* _WHAT THE EXERCISE ASKS_
Reproduce exactly the lines from the one containing "side_cover(word, side)" down to the one containing "points = [vertex.co", including both of those lines, and nothing else.

........

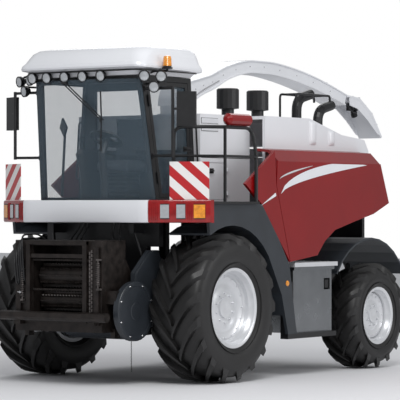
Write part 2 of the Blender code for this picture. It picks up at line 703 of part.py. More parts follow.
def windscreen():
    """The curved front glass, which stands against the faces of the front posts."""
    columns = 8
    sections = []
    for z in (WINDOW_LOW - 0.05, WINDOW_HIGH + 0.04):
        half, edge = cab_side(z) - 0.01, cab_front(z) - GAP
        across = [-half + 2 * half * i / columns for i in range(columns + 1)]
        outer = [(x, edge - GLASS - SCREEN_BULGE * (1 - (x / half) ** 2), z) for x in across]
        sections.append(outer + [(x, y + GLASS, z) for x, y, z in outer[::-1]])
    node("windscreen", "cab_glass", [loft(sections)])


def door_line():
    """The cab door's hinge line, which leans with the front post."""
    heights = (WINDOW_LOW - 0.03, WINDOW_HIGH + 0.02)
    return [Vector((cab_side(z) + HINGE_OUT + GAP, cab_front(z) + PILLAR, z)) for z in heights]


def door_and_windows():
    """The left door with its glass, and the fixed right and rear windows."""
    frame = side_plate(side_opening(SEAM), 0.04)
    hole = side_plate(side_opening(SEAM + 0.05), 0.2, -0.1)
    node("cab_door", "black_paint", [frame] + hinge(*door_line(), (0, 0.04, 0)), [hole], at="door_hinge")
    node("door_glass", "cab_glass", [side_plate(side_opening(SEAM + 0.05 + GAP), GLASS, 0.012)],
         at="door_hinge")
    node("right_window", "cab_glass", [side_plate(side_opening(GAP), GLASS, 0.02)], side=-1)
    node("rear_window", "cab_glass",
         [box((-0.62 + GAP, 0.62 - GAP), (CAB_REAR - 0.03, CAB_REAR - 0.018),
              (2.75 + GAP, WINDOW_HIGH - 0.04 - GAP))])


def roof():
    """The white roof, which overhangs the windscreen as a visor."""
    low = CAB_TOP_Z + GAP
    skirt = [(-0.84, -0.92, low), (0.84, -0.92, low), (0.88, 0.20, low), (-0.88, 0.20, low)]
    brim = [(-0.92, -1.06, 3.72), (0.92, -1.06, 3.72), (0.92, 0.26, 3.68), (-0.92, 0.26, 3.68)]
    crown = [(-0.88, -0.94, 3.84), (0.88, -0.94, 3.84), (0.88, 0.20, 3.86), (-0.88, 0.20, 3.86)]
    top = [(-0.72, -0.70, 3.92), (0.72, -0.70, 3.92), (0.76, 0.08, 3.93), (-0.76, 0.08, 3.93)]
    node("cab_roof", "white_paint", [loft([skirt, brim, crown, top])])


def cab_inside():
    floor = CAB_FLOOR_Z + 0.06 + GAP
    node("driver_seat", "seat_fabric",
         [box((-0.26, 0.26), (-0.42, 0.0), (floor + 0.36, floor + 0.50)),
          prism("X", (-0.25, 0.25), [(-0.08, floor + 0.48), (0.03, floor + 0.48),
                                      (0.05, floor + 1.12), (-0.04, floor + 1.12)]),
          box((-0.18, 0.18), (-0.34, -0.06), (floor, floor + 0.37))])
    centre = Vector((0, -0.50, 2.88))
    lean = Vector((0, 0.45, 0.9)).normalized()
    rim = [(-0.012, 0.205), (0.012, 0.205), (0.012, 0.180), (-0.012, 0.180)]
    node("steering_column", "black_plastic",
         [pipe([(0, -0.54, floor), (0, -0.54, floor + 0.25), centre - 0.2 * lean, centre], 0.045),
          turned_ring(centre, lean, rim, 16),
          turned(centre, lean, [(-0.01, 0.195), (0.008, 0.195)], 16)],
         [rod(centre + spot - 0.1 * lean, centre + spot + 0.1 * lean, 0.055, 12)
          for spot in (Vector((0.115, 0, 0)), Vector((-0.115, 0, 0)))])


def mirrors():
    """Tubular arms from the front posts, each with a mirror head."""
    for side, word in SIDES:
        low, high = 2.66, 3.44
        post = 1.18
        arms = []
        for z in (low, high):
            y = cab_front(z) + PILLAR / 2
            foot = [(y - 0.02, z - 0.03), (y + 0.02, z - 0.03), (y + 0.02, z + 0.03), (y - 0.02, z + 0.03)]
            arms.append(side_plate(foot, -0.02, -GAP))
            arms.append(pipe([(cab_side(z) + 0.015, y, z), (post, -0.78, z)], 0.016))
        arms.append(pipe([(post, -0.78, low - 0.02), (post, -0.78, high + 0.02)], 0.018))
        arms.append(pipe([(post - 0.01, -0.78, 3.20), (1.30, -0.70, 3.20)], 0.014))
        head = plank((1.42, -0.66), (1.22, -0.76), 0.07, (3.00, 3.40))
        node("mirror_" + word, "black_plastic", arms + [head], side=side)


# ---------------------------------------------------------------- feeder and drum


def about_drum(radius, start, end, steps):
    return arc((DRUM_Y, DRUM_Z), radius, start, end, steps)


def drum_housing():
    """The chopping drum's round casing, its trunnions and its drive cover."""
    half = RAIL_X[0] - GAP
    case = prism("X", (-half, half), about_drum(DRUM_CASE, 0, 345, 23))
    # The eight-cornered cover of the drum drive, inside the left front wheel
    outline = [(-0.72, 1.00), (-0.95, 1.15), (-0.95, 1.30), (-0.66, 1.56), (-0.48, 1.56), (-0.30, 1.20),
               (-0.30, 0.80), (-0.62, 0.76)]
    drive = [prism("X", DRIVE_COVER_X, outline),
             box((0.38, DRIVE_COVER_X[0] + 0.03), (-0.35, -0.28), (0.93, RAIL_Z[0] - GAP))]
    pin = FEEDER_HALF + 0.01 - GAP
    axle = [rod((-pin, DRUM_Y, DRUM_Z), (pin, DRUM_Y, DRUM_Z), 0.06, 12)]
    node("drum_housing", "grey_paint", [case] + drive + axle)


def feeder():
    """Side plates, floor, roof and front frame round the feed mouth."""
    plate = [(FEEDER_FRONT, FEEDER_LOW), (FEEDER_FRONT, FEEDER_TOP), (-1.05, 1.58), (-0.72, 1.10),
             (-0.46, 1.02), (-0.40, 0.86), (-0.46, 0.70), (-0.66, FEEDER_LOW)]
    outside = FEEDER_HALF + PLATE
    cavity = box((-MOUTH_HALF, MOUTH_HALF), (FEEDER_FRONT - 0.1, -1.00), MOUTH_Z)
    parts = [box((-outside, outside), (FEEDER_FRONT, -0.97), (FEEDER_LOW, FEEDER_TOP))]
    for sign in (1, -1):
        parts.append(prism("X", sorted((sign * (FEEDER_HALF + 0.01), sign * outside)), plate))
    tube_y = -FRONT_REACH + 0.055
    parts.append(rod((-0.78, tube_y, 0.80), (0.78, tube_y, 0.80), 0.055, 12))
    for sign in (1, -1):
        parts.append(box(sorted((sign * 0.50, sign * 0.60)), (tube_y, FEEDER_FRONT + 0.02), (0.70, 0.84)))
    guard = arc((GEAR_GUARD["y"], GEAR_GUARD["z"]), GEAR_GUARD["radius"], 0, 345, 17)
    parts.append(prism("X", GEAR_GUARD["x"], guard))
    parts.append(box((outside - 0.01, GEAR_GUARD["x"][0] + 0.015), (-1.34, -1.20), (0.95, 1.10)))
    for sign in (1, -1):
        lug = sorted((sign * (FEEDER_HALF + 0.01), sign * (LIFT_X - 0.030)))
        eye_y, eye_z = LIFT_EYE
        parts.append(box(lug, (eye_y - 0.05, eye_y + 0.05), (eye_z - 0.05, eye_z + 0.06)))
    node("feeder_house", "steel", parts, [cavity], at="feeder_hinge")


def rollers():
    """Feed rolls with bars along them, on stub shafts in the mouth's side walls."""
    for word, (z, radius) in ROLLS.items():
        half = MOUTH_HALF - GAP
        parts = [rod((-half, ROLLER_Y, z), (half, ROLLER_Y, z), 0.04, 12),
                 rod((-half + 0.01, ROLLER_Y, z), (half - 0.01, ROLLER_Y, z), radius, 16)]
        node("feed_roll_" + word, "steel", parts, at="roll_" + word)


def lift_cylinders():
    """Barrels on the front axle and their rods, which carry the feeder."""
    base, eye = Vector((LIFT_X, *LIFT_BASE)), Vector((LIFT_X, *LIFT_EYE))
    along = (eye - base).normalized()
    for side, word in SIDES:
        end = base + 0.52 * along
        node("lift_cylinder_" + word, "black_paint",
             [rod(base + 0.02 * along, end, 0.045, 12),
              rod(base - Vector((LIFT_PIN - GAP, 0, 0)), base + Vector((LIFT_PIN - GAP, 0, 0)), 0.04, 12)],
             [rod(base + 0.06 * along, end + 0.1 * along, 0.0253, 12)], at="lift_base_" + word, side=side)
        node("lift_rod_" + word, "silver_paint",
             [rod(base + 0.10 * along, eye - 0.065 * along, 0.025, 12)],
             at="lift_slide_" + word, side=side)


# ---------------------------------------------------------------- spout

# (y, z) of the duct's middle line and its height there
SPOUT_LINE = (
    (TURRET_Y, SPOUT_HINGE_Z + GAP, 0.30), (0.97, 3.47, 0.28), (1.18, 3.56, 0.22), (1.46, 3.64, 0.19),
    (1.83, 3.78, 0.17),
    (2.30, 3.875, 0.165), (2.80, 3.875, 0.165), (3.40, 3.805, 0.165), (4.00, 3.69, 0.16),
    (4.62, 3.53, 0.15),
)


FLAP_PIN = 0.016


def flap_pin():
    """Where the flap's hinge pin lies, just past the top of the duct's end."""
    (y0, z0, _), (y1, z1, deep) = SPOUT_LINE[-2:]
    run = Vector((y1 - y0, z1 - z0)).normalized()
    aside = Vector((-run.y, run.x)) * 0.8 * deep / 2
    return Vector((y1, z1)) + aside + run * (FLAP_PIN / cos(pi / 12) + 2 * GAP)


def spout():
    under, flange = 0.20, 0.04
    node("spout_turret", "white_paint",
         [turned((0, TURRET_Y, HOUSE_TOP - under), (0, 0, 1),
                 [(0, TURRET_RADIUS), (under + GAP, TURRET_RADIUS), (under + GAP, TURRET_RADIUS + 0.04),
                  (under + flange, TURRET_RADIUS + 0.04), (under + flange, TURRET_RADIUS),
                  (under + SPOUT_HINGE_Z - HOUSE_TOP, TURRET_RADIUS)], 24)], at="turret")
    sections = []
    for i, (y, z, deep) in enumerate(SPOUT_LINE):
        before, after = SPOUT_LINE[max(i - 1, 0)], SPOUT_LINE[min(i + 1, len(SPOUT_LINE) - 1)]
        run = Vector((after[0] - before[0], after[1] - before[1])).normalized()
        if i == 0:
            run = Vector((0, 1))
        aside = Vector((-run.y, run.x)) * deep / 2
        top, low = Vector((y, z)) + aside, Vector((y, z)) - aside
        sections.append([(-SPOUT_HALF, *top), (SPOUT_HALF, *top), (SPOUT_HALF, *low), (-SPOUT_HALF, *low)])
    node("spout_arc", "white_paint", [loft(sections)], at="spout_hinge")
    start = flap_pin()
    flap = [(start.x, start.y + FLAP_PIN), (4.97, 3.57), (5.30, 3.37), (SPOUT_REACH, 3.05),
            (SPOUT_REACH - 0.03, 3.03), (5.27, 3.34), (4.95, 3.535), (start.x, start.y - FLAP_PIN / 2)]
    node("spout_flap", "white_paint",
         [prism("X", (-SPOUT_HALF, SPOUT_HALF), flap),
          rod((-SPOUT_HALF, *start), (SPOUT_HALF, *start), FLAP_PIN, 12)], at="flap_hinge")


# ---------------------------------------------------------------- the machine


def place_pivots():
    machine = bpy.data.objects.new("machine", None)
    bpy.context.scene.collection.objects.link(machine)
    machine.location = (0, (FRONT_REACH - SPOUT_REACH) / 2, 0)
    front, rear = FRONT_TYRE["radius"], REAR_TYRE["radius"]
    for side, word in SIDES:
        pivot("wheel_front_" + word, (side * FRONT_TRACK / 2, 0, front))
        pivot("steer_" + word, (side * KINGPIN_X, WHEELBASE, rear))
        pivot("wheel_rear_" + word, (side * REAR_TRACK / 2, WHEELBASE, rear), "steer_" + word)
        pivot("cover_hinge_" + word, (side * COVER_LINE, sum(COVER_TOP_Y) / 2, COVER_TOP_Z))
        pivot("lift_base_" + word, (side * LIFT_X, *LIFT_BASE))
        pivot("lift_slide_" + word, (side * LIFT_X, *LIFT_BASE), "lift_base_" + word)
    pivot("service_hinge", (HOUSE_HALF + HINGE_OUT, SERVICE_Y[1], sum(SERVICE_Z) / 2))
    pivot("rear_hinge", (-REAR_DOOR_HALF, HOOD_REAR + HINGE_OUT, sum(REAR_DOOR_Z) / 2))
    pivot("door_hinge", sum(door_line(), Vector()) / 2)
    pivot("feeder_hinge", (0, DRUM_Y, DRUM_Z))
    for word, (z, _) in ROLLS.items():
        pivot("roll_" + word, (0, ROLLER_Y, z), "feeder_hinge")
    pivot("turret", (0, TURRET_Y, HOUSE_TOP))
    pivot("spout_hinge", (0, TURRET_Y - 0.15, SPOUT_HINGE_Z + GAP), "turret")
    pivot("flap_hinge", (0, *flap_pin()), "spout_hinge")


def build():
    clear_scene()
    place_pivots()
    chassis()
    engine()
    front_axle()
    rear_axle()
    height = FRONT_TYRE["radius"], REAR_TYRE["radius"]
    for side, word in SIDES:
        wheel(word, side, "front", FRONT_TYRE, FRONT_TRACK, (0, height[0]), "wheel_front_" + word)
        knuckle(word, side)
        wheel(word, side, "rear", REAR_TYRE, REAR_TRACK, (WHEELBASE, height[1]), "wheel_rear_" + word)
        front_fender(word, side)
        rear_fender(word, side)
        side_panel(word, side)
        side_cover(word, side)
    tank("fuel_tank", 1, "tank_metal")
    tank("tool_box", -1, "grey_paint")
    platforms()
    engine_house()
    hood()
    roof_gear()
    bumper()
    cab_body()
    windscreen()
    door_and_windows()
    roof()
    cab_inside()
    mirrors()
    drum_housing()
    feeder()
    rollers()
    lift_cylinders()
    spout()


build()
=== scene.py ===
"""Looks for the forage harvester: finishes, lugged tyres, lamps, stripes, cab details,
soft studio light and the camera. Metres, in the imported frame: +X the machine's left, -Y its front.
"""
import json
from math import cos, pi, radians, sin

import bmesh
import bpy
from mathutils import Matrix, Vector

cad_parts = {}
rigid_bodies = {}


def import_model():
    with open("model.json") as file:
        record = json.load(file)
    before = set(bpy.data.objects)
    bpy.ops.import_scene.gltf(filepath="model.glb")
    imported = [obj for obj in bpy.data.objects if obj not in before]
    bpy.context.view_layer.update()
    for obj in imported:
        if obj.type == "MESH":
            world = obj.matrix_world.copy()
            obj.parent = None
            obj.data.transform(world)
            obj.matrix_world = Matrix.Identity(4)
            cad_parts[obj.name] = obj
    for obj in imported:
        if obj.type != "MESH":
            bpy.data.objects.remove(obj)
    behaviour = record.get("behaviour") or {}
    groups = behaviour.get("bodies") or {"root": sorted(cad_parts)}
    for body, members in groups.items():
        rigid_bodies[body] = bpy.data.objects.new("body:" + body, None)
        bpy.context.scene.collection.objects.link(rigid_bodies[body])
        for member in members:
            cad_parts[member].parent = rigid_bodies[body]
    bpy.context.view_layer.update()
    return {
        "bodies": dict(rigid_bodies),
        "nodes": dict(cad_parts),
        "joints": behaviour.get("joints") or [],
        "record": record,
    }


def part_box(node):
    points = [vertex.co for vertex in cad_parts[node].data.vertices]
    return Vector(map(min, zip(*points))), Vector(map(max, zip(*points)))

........

* _OUTPUT FOR THIS TASK_
        side_cover(word, side)
    tank("fuel_tank", 1, "tank_metal")
    tank("tool_box", -1, "grey_paint")
    platforms()
    engine_house()
    hood()
    roof_gear()
    bumper()
    cab_body()
    windscreen()
    door_and_windows()
    roof()
    cab_inside()
    mirrors()
    drum_housing()
    feeder()
    rollers()
    lift_cylinders()
    spout()


build()
=== scene.py ===
"""Looks for the forage harvester: finishes, lugged tyres, lamps, stripes, cab details,
soft studio light and the camera. Metres, in the imported frame: +X the machine's left, -Y its front.
"""
import json
from math import cos, pi, radians, sin

import bmesh
import bpy
from mathutils import Matrix, Vector

cad_parts = {}
rigid_bodies = {}


def import_model():
    with open("model.json") as file:
        record = json.load(file)
    before = set(bpy.data.objects)
    bpy.ops.import_scene.gltf(filepath="model.glb")
    imported = [obj for obj in bpy.data.objects if obj not in before]
    bpy.context.view_layer.update()
    for obj in imported:
        if obj.type == "MESH":
            world = obj.matrix_world.copy()
            obj.parent = None
            obj.data.transform(world)
            obj.matrix_world = Matrix.Identity(4)
            cad_parts[obj.name] = obj
    for obj in imported:
        if obj.type != "MESH":
            bpy.data.objects.remove(obj)
    behaviour = record.get("behaviour") or {}
    groups = behaviour.get("bodies") or {"root": sorted(cad_parts)}
    for body, members in groups.items():
        rigid_bodies[body] = bpy.data.objects.new("body:" + body, None)
        bpy.context.scene.collection.objects.link(rigid_bodies[body])
        for member in members:
            cad_parts[member].parent = rigid_bodies[body]
    bpy.context.view_layer.update()
    return {
        "bodies": dict(rigid_bodies),
        "nodes": dict(cad_parts),
        "joints": behaviour.get("joints") or [],
        "record": record,
    }


def part_box(node):
    points = [vertex.co for vertex in cad_parts[node].data.vertices]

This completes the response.